La « Lettre morale à Timandre. En vers de nouvelle mesure » occupant les pages 47 à 56 bénéficie d'un faux-titre au verso duquel se trouve un avertissement relatif à ladite nouvelle mesure de vers. Cette dernière avait déjà paru en 1669. Trois autres pièces avaient paru précédemment dans des recueils collectifs, La Maison en décadence (Bonhours, 1693 sous le titre de « le logis qui dépérit »), Les biens & les maux du mariage (Moetjens, 1698 sous le titre de « Sur le mariage ») et le virelai (Recueil de pièces nouvelles, 1699 sous le titre de « Virelay sous les excés en France »). Le reste, soit les 10 autres pièces, nous semble inédit.
François-Séraphin Regnier-Desmarais (Paris,1632-1713), homme d'Église, diplomate, poète, traducteur et grammairien français, accompagna en 1662 le duc de Créquy, ambassadeur de Louis XIV, à Rome, où il fut chargé d'étudier les relations entre les deux cours sur la question de la Corse. Le roi pour l'en remercier lui donna en 1668 le prieuré de Grandmont près Ghinon et l'engagea ainsi à prendre l'état ecclésiastique auquel il ne pensait pas. Toujours au sujet de l'affaire des Corses, Il publia en 1707 une Histoire des démêlés de la cour de France avec la cour de Rome. En 1670 il fut élu tout d'une voix par l'Académie française à la place de Cureau de La Chambre. Il en devint le secrétaire perpétuel en 1683. Il participa à la rédaction et à l'édition du Dictionnaire de l'Académie et fit paraître indépendamment en 1705 un Traité de la grammaire françoise, lequel tente de présenter une synthèse des connaissances grammaticales du XVIIe siècle, mais n'innova guère par rapport aux grammaires qui l'ont précédé. Régnier-Desmarais a laissé par ailleurs des poèmes en français, en espagnol et en latin. Segrais disait de ses poésies : « [elles] sont fort chatiées et [les] vers en sont fort beaux mais l'on est pas porté à les lire une seconde fois. » Outre plusieurs ouvrages d'Anacréon, Homère et Cicéron, il traduit en français le Exercicio de perfección y virtudes christianas (Pratique de la perfection chrestienne) du jésuite Alphonse Rodriguez (1538-1616).
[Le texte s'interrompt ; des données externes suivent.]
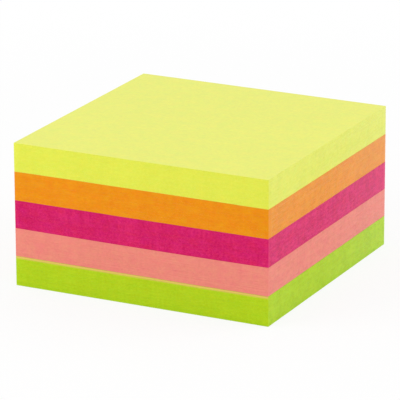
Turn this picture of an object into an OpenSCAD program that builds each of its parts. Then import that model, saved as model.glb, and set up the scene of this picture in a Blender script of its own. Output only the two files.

PROVENANCE : Frédéric Lachèvre, avec son superbe ex-libris macabre gravé contrecollé au contreplat supérieur. Frédéric Lachèvre (Paris 1855-1943), bibliographe, érudit et critique littéraire est l'auteur de plusieurs ouvrages qui font autorité dans le monde très fermé des bibliophiles. Son ex-libris figure sur quelques-uns des ouvrages les plus rares de la bibliothèque nationale ou de collections privées. Promu à une belle carrière de banquier, c'est à sa passion pour les livres rares que Frédéric Lachèvre devra de passer à la postérité. Pour les spécialistes du XVIIe siècle, notamment ceux qui s'intéressent aux textes « libertins », Frédéric Lachèvre est l'irremplaçable éditeur, notamment dans son monumental Libertinage au XVIIe siècle (15 volumes publiés de 1909 à 1928), de bibliographies très précieuses et de textes rares, ceux que vouaient à l'oubli et au mépris les tenants du classicisme. Il est aussi l'auteur des deux considérables bibliographies que sont celles des Recueils collectifs de poésie du XVIe (1922) et du XVIIe siècle (1901-1905) qui lui valurent la réputation de « bibliographe-bénédictin ». Sa Bibliographie des Keepsakes publiée en deux volumes (1929) a permis de retrouver, dans cette production très commerciale, des pièces mineures écrites par de grands écrivains.
Le CCFr ne recense que trois bibliothèques possédant l'ouvrage (BnF, Troyes, Nantes) ; l'OCLC, une seule autre (Indiana university).
Lachèvre II, 435-436 ; Mouillures sur les gardes, rares rousseurs.